What This Means for Crypto Security Going Forward
This hack is a watershed moment not just for Coinbase, but for the entire crypto industry.
It’s no longer enough to secure your code or build a fortress around your servers. The real challenge is building resilient internal systems that prevent insiders from becoming liabilities.
That includes:
- Zero-trust policies (no one gets access by default)
- Behavioral monitoring for unusual data access
- Stricter vendor risk management
- Regular phishing simulations and awareness campaigns
- And perhaps most importantly, greater transparency with users.
Coinbase made the right call by disclosing the breach quickly and promising to cover customer losses. But it still highlights how centralized exchanges — even the most respected ones — carry risks that decentralization aims to avoid.
That doesn’t mean DeFi is immune (we’ve seen plenty of smart contract hacks), but it does reopen the debate about whether custodial models are truly safer, or just more familiar.

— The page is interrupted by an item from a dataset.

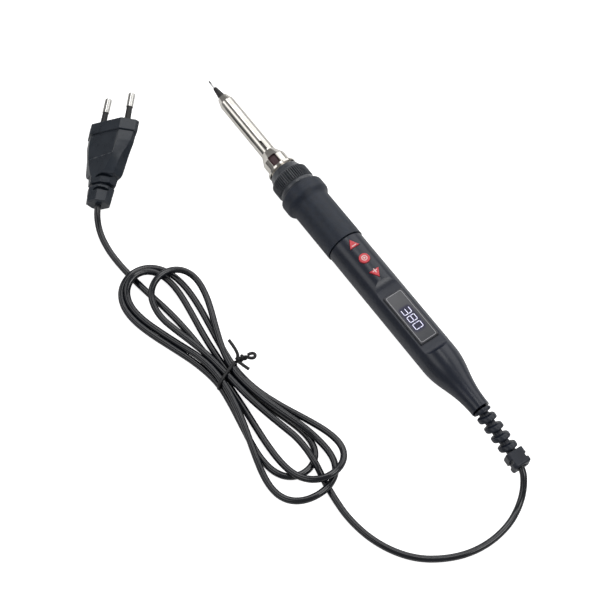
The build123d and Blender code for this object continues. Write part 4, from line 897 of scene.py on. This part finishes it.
@dataclass(frozen=True)
class StrainRelief:
    """Soft sleeve behind the handle: leaning rounded rings on a thin core, then a notched end block.

    Places are in millimetres from the handle's end. block_size is the size that stands for the block's
    full section, so a smaller size is a ring inside it.
    """

    length: float = 36.5
    drift: float = 1.7
    sag: float = 2.0
    start: float = 1.0
    first_groove: float = 2.6
    block_start: float = 27.8
    rings: int = 4
    gap: float = 2.5
    lean: float = 26.0
    core: float = 2.6
    ring_radius: float = 4.9
    bore: float = 2.0
    block_half: tuple[float, float] = (5.1, 4.7)
    block_round: float = 1.2
    block_size: float = 9.0
    block_power: int = 6
    flare: float = 1.2
    mouth: tuple[float, float] = (3.0, 2.45)
    notch_place: float = 32.6
    notch_half: float = 1.0
    notch_depth: float = 1.4
    columns: int = 96
    ring_rows: int = 19
    edge_rows: int = 5
    block_rows: int = 25
    ring_power: float = 0.55
    crease: float = 50.0

    def _profile(self) -> np.ndarray:
        """List the outline's places, radii, leans and block shares from the handle to the free end.

        A ring is half a superellipse: its place runs with cosine and its radius with sine, both raised
        to the ring power.

        Returns:
            One row of place, radius, lean share, block share for each ring of points.
        """
        groove = self.first_groove - self.gap / 2
        rows = [(self.start, self.bore, 0.0, 0.0), (self.start, self.ring_radius - 0.4, 0.0, 0.0),
                (self.start + 0.15, self.ring_radius - 0.1, 0.0, 0.0),
                (self.start + 0.4, self.ring_radius, 0.15, 0.0), (groove - 0.1, self.ring_radius, 0.9, 0.0),
                (groove + 0.1, self.ring_radius - 0.3, 1.0, 0.0), (groove + 0.15, self.core, 1.0, 0.0)]
        pitch = (self.block_start - self.gap / 2 - self.first_groove) / self.rings
        turn = np.linspace(0.0, np.pi, self.ring_rows)
        for index in range(self.rings):
            middle = self.first_groove + (index + 0.5) * pitch
            reach = np.sign(-np.cos(turn)) * np.abs(np.cos(turn)) ** self.ring_power * (pitch - self.gap) / 2
            radius = self.core + (self.ring_radius - self.core) * np.sin(turn).clip(0.0) ** self.ring_power
            rows += [(middle + step, size, 1.0, 0.0) for step, size in zip(reach, radius)]
        rows += [(self.block_start, self.core + step * self.flare, 1.0 - step, step)
                 for step in np.linspace(0.0, 1.0, self.edge_rows)]
        sine, cosine = (turned(np.linspace(0.0, np.pi / 2, self.edge_rows)) for turned in (np.sin, np.cos))
        front_round, full = self.block_round * 0.4, self.block_size
        rows += [(self.block_start + front_round * (1 - c), full - front_round + front_round * s, 0.0, 1.0)
                 for s, c in zip(sine, cosine)]
        straight = np.linspace(self.block_start + 0.6, self.length - self.block_round, self.block_rows)
        rows += [(place, full, 0.0, 1.0) for place in straight]
        rows += [(self.length - self.block_round * (1 - s), full - self.block_round * (1 - c), 0.0, 1.0)
                 for s, c in zip(sine, cosine)]
        rows += [(self.length, self.mouth[0], 0.0, 0.0), (self.length - 0.2, self.mouth[1], 0.0, 0.0),
                 (self.length - 1.2, self.bore, 0.0, 0.0)]
        return np.array(rows)

    def build(self, material: bpy.types.Material) -> bpy.types.Object:
        """Carry the outline round the sleeve's line.

        A point is the line's place plus the radius round it. A ring leans by adding the tangent of the
        lean times the point's height to its place. The block's section is a superellipse of the block
        power, pulled in by the notch's depth on both sides.

        Args:
            material: Finish of the sleeve.

        Returns:
            The sleeve's object.
        """
        profile = self._profile()
        root = np.array([Extent.of("lower_shell").high[0], 0.0, Extent.of("soldering_tip").middle[2]])
        run = np.sqrt(self.length ** 2 - self.drift ** 2 - self.sag ** 2)
        way = np.array([run, -self.drift, -self.sag]) / self.length
        side = unit(np.cross((0.0, 0.0, 1.0), way))
        rise = np.cross(way, side)
        angle = np.arange(self.columns) * 2.0 * np.pi / self.columns
        cosine, sine = np.cos(angle)[None, :], np.sin(angle)[None, :]
        place, size, lean, block = (profile[:, column][:, None] for column in range(4))
        half_width, half_height = self.block_half
        powers = (np.abs(cosine / half_width) ** self.block_power
                  + np.abs(sine / half_height) ** self.block_power)
        section = powers ** (-1 / self.block_power)
        radius = np.where(block >= 1.0, section + (size - self.block_size), size + block * (section - size))
        in_notch = (np.abs(place - self.notch_place) < self.notch_half) & (block >= 1.0)
        limit = (half_width - self.notch_depth) / np.maximum(np.abs(cosine), 0.2)
        radius = np.where(in_notch, np.minimum(radius, limit), radius)
        shift = np.tan(np.radians(self.lean)) * radius * sine * lean
        points = (root + (place + shift)[:, :, None] * way + (radius * cosine)[:, :, None] * side
                  + (radius * sine)[:, :, None] * rise)
        faces = grid_faces(len(profile), self.columns, close_rows=True, close_columns=True)
        sleeve = build_piece("ringed_sleeve", points.reshape(-1, 3), faces[:, ::-1], "handle", material)
        sleeve.data.set_sharp_from_angle(angle=np.radians(self.crease))
        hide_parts("strain_relief")
        return sleeve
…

Bottom Line: Human Weakness is the New Crypto Exploit
Coinbase will survive this, and probably emerge more hardened. But the breach will leave scars — on its finances, on its public image, and on the broader conversation about how secure crypto really is.
In an industry defined by code, the human element is proving to be both its greatest vulnerability and its hardest to fix.
For crypto users, the takeaway is clear: Always verify messages before acting. Never click suspicious links. And remember — the real risk isn’t always a hacker with a laptop. Sometimes, it’s a rogue insider with your phone number.